Wookie takes the jump without Meagan helping at all, and as Wookie lands off the jump, Meagan is fully connected to her and is already showing her the line to the tunnel.

Here is another example of a less severe turn demonstrated by Mark and Ollie:

Again from the top of the post, Mark connecting with Ollie as he exits the tunnel. He is also cuing the jump with his motion.

As Ollie is fully committed to the jump (he is currently only 1/3 of the way to the jump) Mark begins his blind cross.

Here is Mark all the way through his blind and moving off the path, see where Ollie is? Still way back there!

As Ollie lands off the jump, Mark is completely off Ollie's path, and he is looking back to reconnect with his dog.

Problem Solving: What happens when...

Example. If, you cue the HOW, but not the WHAT, the result is??

  • A refusal, the dog only sees you cuing them to turn into you, they never saw the 2nd jump.

If you cue the WHAT, but not the HOW, the result is??

  • Extension, the dog will just run forward as there are not any turning cues from you.

If you cue the WHAT, and the HOW, but you do not GO, the result is??

  • You stay behind, you get behind, and you are on the dog's path.

I hope this explains extension and collection (a turn) in a more detailed manner. This is why I do not just say someone is late. There are many ways to be late, you can be late giving the cue to the next obstacle (the WHAT) you can be late cuing extension or collection (the HOW) or you can be late moving onto the next obstacle (GO). I like to pinpoint exactly what part of the information was missing for the dog.

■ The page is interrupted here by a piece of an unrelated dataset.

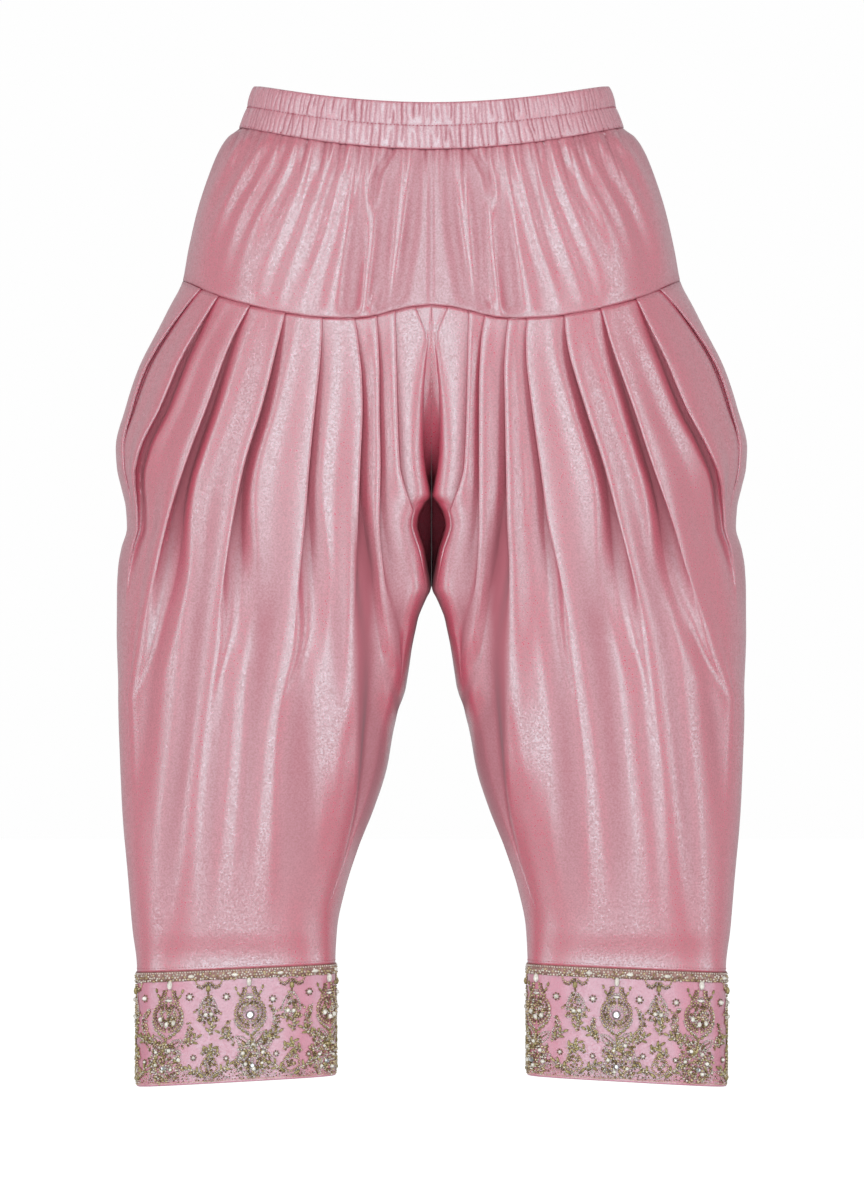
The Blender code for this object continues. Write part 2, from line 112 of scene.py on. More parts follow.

This also should show you why commitment is SO IMPORTANT. If your dog doesn't commit to the obstacle early enough, and STAY committed, you cannot have good timing! It is impossible! Commitment GETS you better timing.

Always remember:

Running with Connection = Handling

Running without Connection = Racing

Standing with Connection = Gawking

Standing without Connection = You are probably lost and looking at the numbers.